Se cristallizzo il diritto alla pensione anticipata con una forma vigente, cambia il mio importo in seguito con la riforma contributiva? In molti si chiedono se una volta cristallizzato il diritto alla pensione con una delle forme di uscita anticipata vigenti il calcolo dell’importo finale potrebbe cambiare la riforma contributiva. Cerchiamo di seguito di dare una spiegazione chiara di tale meccanismo.

  • Quando si cristallizza il diritto all’uscita anticipata e come
  • Come incide la riforma contributiva sulla cristallizzazione della pensione


Quando si cristallizza il diritto all’uscita anticipata e come

Quando si matura il diritto ad una forma di uscita pensionistica, raggiungendo determinati requisiti anagrafici e contributivi, allora si dice che il diritto alla pensione viene cristallizzato.

Ciò significa che, una volta maturato il diritto all’uscita, si può sempre andare in pensione anche se le forme di uscita vigenti si sono esaurite e con gli stessi requisiti da essere richiesti.

Per esempio, il 31 dicembre 2024 si esauriranno, salvo ulteriori proroghe nella prossima Manovra Finanziaria 2025, quota 103, opzione donna e ape sociale, ma tutti coloro che raggiungono i relativi requisiti entro quest’anno, cristallizzano il diritto alla pensione con la forma scelta, e possono andare in pensione con le stesse condizioni ora richieste nel 2025, nel 2026, nel 2027 e così via. 

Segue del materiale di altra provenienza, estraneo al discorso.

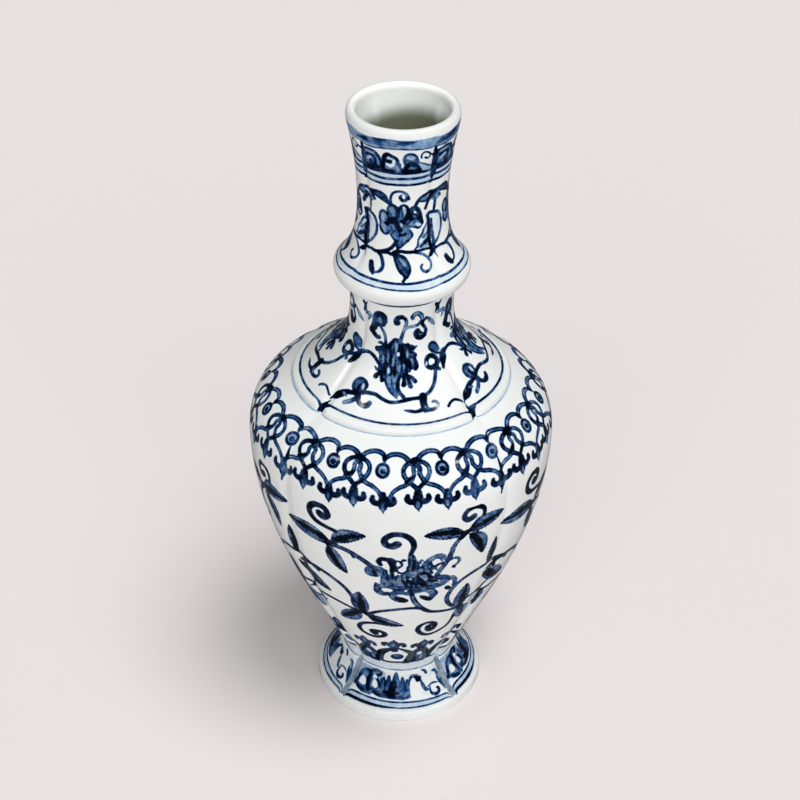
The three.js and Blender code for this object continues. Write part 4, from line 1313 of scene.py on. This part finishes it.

Dunque, chi consegue i requisiti per accedere uscire dal lavoro con una specifica formula, può sempre chiedere di andare in pensione a quelle condizioni anche dopo la scadenza della misura stessa.

Come incide la riforma contributiva sulla cristallizzazione della pensione

La riforma contributiva, che in realtà non è una vera e propria riforma, si basa su due nuove proposte distinte che interessano sia gli anni di contributi necessari per il pensionamento, sia il ricalcolo dei trattamenti finali in determinati casi.

Partendo dagli anni contributivi necessari per lasciare il lavoro, la proposta avanzata è quella di un aumento di 5 anni dei contributi necessari per andare in pensione di vecchiaia, che passerebbero così da 20 a 25. Per quanto riguarda il ricalcolo dei trattamenti, si punta ad un unico ricalcolo esclusivamente contributivo per andare in pensione prima dei 67 anni oggi richiesti anche per chi calcola ancora la pensione finale con sistema retributivo o misto (cioè in parte retributivi, decisamente più vantaggioso, e in parte contributivo).

Si parla, dunque, di ipotesi, al momento neppure concretamente in discussione, che potrebbero essere riprese ma che non inciderebbero sulla cristallizzazione del diritto alla pensione anticipata né da un punto di vista di calcolo, né tanto meno per quanto riguarda gli aumenti degli anni di contributi necessari per la pensione, anche perché interesserebbero la pensione di vecchiaia e non direttamente le forme di uscita prima.

Ciò significa che chiunque oggi maturi il diritto ad andare in pensione prima con una delle forme di uscita anticipata oggi in vigore, nel 2025, o nel 2026, o quando deciderà potrà uscire con i requisiti attualmente richiesti per tali forme a prescindere da ogni novità pensionistica e contributiva che ci sarà in seguito. 

Dunque, con una eventuale riforma contributiva neppure l’importo della pensione cambierà se è stato cristallizzato il diritto ad una forma di uscita anticipata.